Ssl stapling failing on reboot

My web server is (include version):
nginx 18.0.0

The operating system my web server runs on is (include version):
ubuntu 20.04 (x64 raspberry pi 4)

I can login to a root shell on my machine (yes or no, or I don’t know):
yes

Hi,
Not sure if anyone can help…
I’ve noticed that after a reboot if I check the status of nginx i get the error nginx: [warn] “ssl_stapling” ignored, host not found in OCSP responder “ocsp.int-x3.letsencrypt.org” in the certificate…"
I have the resolver IP address set, and the ssl_trusted_certificate set to chain.pem in my domains live folder of lets encrypt.
If I restart nginx and check the status it starts with no errors.
Does anyone have any ideas? (I’m far from an expert :slight_smile:)
Thanks in advance.

1 Like

Hi @ad84,

What's your resolver IP?

Have you tried to use dig ocsp.int-x3.letsencrypt.org @your resolver IP?
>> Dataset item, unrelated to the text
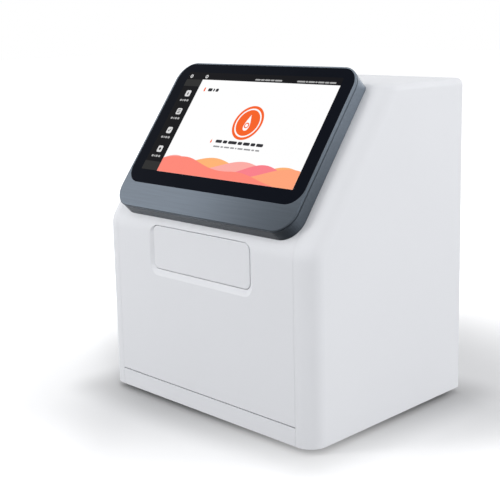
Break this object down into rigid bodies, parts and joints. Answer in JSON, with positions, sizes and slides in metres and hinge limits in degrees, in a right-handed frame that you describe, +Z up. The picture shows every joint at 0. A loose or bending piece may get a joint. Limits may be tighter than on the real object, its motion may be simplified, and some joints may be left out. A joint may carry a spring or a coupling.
{
  "type": "chemistry analyzer",
  "caption": "Bench-top chemistry analyzer: white case with a sloping front, a framed touch display and a motor-driven drawer that spins a reagent disc.",
  "frame": {"origin": "on the standing surface, at the middle of the overall outline from the display's foremost edge to the back of the case", "axes": "+X to the right as the user faces the display, +Y to the back, +Z up; the drawer opens along -Y"},
  "size_m": [0.21, 0.166, 0.2455],
  "materials": {
    "case_white": "fine moulded satin",
    "display_grey": "satin painted surround",
    "screen_glass": "polished black-bordered glass",
    "screen": "lit screen module",
    "foot_rubber": "matt",
    "screw_steel": "plated",
    "shaft_steel": "ground",
    "deck_steel": "zinc plated sheet",
    "post_brass": "turned",
    "guide_plastic": "natural acetal",
    "tray_plastic": "moulded",
    "turntable_plastic": "moulded",
    "motor_metal": "motor can",
    "plate_aluminium": "anodised",
    "optics_black": "matt black",
    "lens_glass": "polished",
    "board_green": "solder mask",
    "cable_white": "flat cable",
    "fan_black": "moulded",
    "socket_metal": "stamped"
  },
  "bodies": {
    "housing": {"outer_cover": "case_white", "front_cover": "case_white", "base_pan": "case_white", "rubber_feet": "foot_rubber", "foot_screws": "screw_steel", "base_screws": "screw_steel", "display_bezel": "display_grey", "display_housing": "display_grey", "cover_glass": "screen_glass", "lcd_panel": "screen", "display_board": "board_green", "display_cable": "cable_white", "rear_panel": "case_white", "case_screws": "screw_steel", "drawer_motor": "motor_metal", "chassis_deck": "deck_steel", "deck_posts": "post_brass", "deck_screws": "screw_steel", "guide_left": "guide_plastic", "guide_right": "guide_plastic", "guide_screws": "screw_steel", "heater_plate": "plate_aluminium", "heater_posts": "post_brass", "heater_screws": "screw_steel", "optical_head": "optics_black", "objective_lens": "lens_glass", "detector_board": "board_green", "main_board": "board_green", "heat_sink": "plate_aluminium", "power_board": "board_green", "board_standoffs": "post_brass", "board_screws": "screw_steel", "fan_frame": "fan_black", "fan_screws": "screw_steel", "switch_frame": "fan_black", "dc_inlet": "fan_black", "usb_sockets": "socket_metal", "network_socket": "socket_metal"},
    "drawer": {"drawer_front": "case_white", "drawer_tray": "tray_plastic", "drawer_rack": "guide_plastic", "drawer_screws": "screw_steel", "spindle_motor": "motor_metal"},
    "turntable": {"turntable": "turntable_plastic", "spindle_shaft": "shaft_steel"},
    "pinion": {"drive_pinion": "guide_plastic", "pinion_shaft": "shaft_steel"},
    "fan": {"fan_rotor": "fan_black"},
    "rocker": {"power_rocker": "fan_black"}
  },
  "joints": [
    {"name": "drawer_slide", "type": "slide", "parent": "housing", "child": "drawer", "axis": [0, -1, 0], "range_m": [0, 0.09]},
    {"name": "turntable_spin", "type": "hinge", "parent": "drawer", "child": "turntable", "pos_m": [0, -0.015, 0.1172], "axis": [0, 0, 1], "continuous": true},
    {"name": "pinion_spin", "type": "hinge", "parent": "housing", "child": "pinion", "pos_m": [-0.056, -0.05802, 0.11], "axis": [0, 0, 1], "range_deg": [-650, 5]},
    {"name": "fan_spin", "type": "hinge", "parent": "housing", "child": "fan", "pos_m": [0.048, 0.06948, 0.172], "axis": [0, 1, 0], "continuous": true},
    {"name": "rocker_tip", "type": "hinge", "parent": "housing", "child": "rocker", "pos_m": [0.076, 0.07868, 0.031], "axis": [1, 0, 0], "range_deg": [0, 12]}
  ],
  "couplings": [
    {"joint": "pinion_spin", "follows": "drawer_slide", "rad_per_m": -125}
  ]
}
Can you try to see if the below fix works? (It's just a bunch of checks)

By the way, I'm not sure if that's a valid assumption, but double check your Nginx systemd file to make sure it starts after networking.

Thanks

1 Like

Thanks for the reply.

I have the IPs set to my local DNS (another pi4) and my ISPs as backup. I’ve tried 8.8.8.8 too. Was set to itself 127.0.0.1 originally, which also works but not after a reboot.
I’d not tried the dig you suggested but have now and it gives an answer.

I’ll check you last link about starting after networking; I’m very new to all this, 6 months linux/pi - I’ll see what i can find out :slight_smile:

1 Like

Hi I checked the link: https://www.nginx.com/resources/wiki/start/topics/examples/systemd/

I assume the “After=syslog.target network-online.target remote-fs.target nss-lookup.target” is the part instructing nginx to start after networking…
i ran:
cat /lib/systemd/system/nginx.service | grep After
and got the output:
After=network-online.target remote-fs.target nss-lookup.target
I guess this is instructing the same thing?

The only thing i haven’t tried is to extend the resolver timeout more? I have 10s set at the moment.

Thanks again for the help.

1 Like

Hi,

I also don't have much Linux knowledge at this part, but I think it probably will work.

Can you try to remove the 10s timeout completely? (Just remove timeout interval)

1 Like

Thanks for the reply.
I’ve removed the timeout and it still throws the error after a reboot.
nginx still starts and I dont often reboot and very rarely get a power cut to force one so i may have to live with it.
Seems to be a pi problem (or maybe my router?) rather than ubuntu/nginx. I’ve just tired my other pi running nginx 1.14.2 on raspberry os and it does the same.

1 Like

Hi,

Then i'm not quite sure what's the reason, sorry.

In that case, try to only restart nginx (don't restart your Pi) and see if that still gives an error.

1 Like

Hi,
Thanks for the help.
Restarting nginx never gives the error. The error is only there the fist time nginx starts on after a reboot.

1 Like

I think this is a bug in nginx and/or your default systemd configuration but it’s possible that people on this forum don’t have the right expertise to diagnose it, unfortunately. You might be able to get more ideas from a different forum.

A workaround without solving the problem might be to create another startup task, or recurring task, to restart nginx once soon after each reboot.

4 Likes

Thanks for the reply.
I went with your work around idea - set a cron job to run as root seemed the easiest:
@reboot sleep 30 && sudo service nginx restart
This works fine.
Without the time delay it doesn’t work. You could most probably get away with less time, I’ve not tried :slight_smile:.

2 Likes

This topic was automatically closed 30 days after the last reply. New replies are no longer allowed.